In the Soviet Union, youth not attending Komsomol meetings, which extolled the virtues of the country while also railing against Israel and the US, were barred from college or good jobs. “You had to walk the party line,” he recalled of his experiences. Today, he speaks with Americans who are fearful of reprisal if they voice any opinions that challenge material presented in required workplace seminars.
Bullied for being Jewish in the Soviet Union, Koifman came to America when he was 19 with no money, no education, and little knowledge of English. Now he works as a consultant in suburban Boston and also is president of the Russian Jewish Community Foundation, a US charitable organization that helps Russian emigres, their descendants, and others sympathetic to the group’s stand against antisemitism and support for Israel.
His leadership allows him to take the pulse of this immigrant community, which he estimates at 1 million across America. Koifman told me they are “very, very upset.” Through their traumatic past, and patterns in Jewish history, they recognize the surge of antisemitism in this country as a sign of societal upheaval and impending doom if there is no change.
“The greatest country on the planet that gave us opportunities, equal opportunities to succeed, and we really succeeded in this country,” Koifman said. “I received every opportunity that anyone in this country would get… I went to college, I got a good profession and I have enjoyed living in this country, have enjoyed the freedom of speech, freedom of movement… We are afraid, we see that it all may come to an end.”
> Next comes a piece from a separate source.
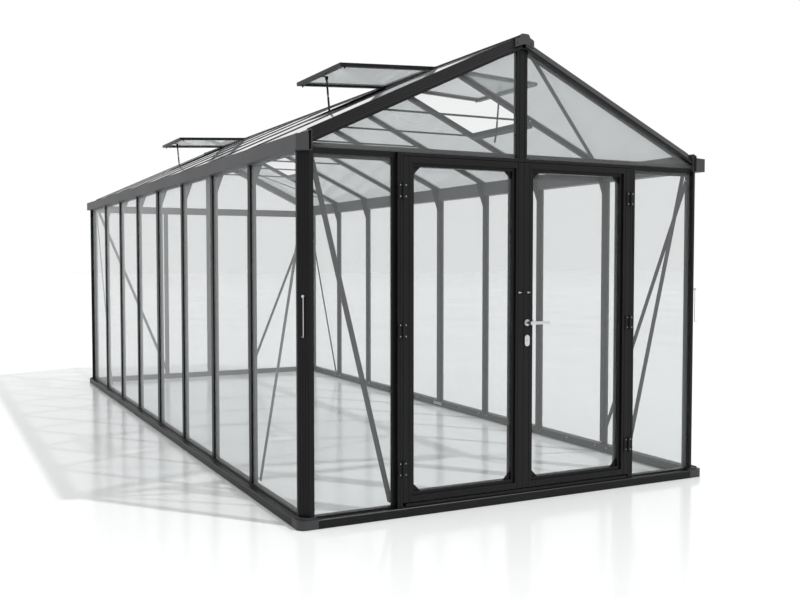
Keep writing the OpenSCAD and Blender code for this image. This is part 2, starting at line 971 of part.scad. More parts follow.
// bolt heads on gussets and ties, spacers and heads at the brace ends
module frame_bolts() {
    x_wall = half_w - stem_in;
    spacer = post_size - stem_in;
    y_in = half_l - stem_in;
    color(steel)
        both_sides() {
            for (y = frame_lines) {
                head_y(x_wall - 12, y + gusset_t / 2, eave_h - 27);
                head_y(x_wall - 36, y + gusset_t / 2, eave_h + 52);
                translate([tie_bolt_x, y + tie_side(y) * (flange_side(y) + brace_t + 2), tie_z])
                    rotate([90, 0, 0])
                        cylinder(h = 4, r = 6, center = true, $fn = 6);
            }
            both_ends() {
                translate([brace_plane, wall_brace_low[0] - 8, wall_brace_low[1]])
                    rotate([0, 90, 0])
                        cylinder(h = spacer, r = 5);
                for (p = [wall_brace_low, wall_brace_top])
                    translate([brace_plane - brace_t, p[0], p[1]])
                        rotate([0, -90, 0])
                            cylinder(h = 4, r = 6, $fn = 6);
                translate([gable_brace_top[0], y_in, gable_brace_top[1]])
                    rotate([90, 0, 0])
                        cylinder(h = spacer, r = 5);
                translate([gable_brace_top[0], y_in - spacer - brace_t, gable_brace_top[1]])
                    rotate([90, 0, 0])
                        cylinder(h = 4, r = 6, $fn = 6);
            }
            brace_foot(rear_brace_low[0], rear_brace_low[1], y_in, spacer);
            mirror([0, 1, 0])
                brace_foot(front_brace_low[0], front_brace_low[1], y_in, spacer);
        }
}

// spacer and bolt head at the foot of a gable brace
module brace_foot(x, z, y_in, spacer) {
    translate([x - 3, y_in, z])
        rotate([90, 0, 0])
            cylinder(h = spacer, r = 5);
    translate([x, y_in - spacer - brace_t, z])
        rotate([90, 0, 0])
            cylinder(h = 4, r = 6, $fn = 6);
}

// frame of one vent opening: side curbs, sill, stay bracket with its peg, and hinge knuckles
module vent_curb(y) {
    half = bay_pitch / 2 - bar_stem_w / 2;
    lip = bay_pitch / 2 - bar_face_w / 2 - 0.5;
    seat = flap_t + 0.5;
    low = roof_flange - hair;
    for (side = [-1, 1])
        roof_layer(
            ridge_web_w, sill_x, seat, low,
            y + (side > 0 ? half - 16 : -half), y + (side > 0 ? half : -half + 16)
        );
    sill_in = sill_x - 18;
    roof_layer(sill_in, sill_x + 20, seat, low, y - half, y + half);
    roof_layer(sill_in, sill_x + 20, low, low + 14, y - half + 16, y + half - 16);
    roof_layer(sill_x, sill_x + sill_web, roof_cap - 3, seat, y - lip, y + lip);
    roof_layer(sill_x, sill_x + 22, roof_cap - 3, roof_cap - hair, y - lip, y + lip);
    translate([0, y, 0]) {
        block(
            [sill_x - 52, 8, roof_z(sill_in, low + 14)],
            [sill_in + 1, 14, roof_z(sill_in, seat)]
        );
        translate([stay_x - stay_l * sin(stay_lean), 2.5, stay_z - stay_l * cos(stay_lean)])
            rotate([-90, 0, 0])
                cylinder(h = 6, r = 3);
    }
    for (side = [-1, 1])
        translate([vent_axis_x, y + side * vent_hinge_y, vent_axis_z])
            rotate([90, 0, 0]) {
                for (end = [-1, 1])
                    translate([0, 0, end * 22])
                        cylinder(h = 16, r = vent_knuckle_r, center = true);
                cylinder(h = 50, r = vent_pin_r, center = true);
                for (end = [-1, 1])
                    translate([-6, -vent_knuckle_r + 1, end * 22 - 8])
                        cube([6, 4, 16]);
            }
}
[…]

Sweeping Leadership Failure
Any course correction would require introspection from the top, but many are skeptical of that prospect. There is a pervasive feeling that the spike in antisemitism is a natural outcome of a profound failure in all spheres of leadership, which has overseen and enabled the erosion of meaningful accountability.
For example: When US Representative Ilhan Omar trafficked in antisemitic tropes, a House resolution did not condemn her by name and morphed into a denunciation of many prejudices, they say.
For example: When Google’s diversity chief was found to have written in a blog post that Jews have an “insatiable appetite for war,” he was reassigned within the organization, not fired.
And for example: When a Johns Hopkins University teaching assistant tweeted out a poll asking whether “Zionist students’ exams” should be awarded “all their points,” the administration told concerned JHU parents Seth Lipschitz and his wife that the outcome of its investigation would not be released because of student-privacy laws. Nor did the school address a list of recommendations from StandWithUs to help heighten sensitivity to antisemitism, the organization said.
The message to us Jews is “end of subject,” the very words voiced by House Speaker Nancy Pelosi as she tried to contain the fallout from Rep. Omar’s recent incendiary tweet grouping the US and Israel with Hamas and the Taliban. We conclude that unlike the pain of others, ours has an instantaneous expiration date and is easily jettisoned by political expediency.
My parents knew all too well what the normalization of antisemitism can bring. As they approached New York Harbor in 1949, after having barely survived unspeakable horrors at the hands of the Nazis, they were overcome with emotion at the sight of the Statue of Liberty. This country provided hope and a safe haven to rebuild their shattered lives, making them feel profoundly grateful and blessed to be here. Only seven decades later, Jews feel unsafe in our streets and schools.
As the core values threaded through our country are rewoven, Jewish Americans find themselves grappling with an inescapable question: Has that refuge run its course?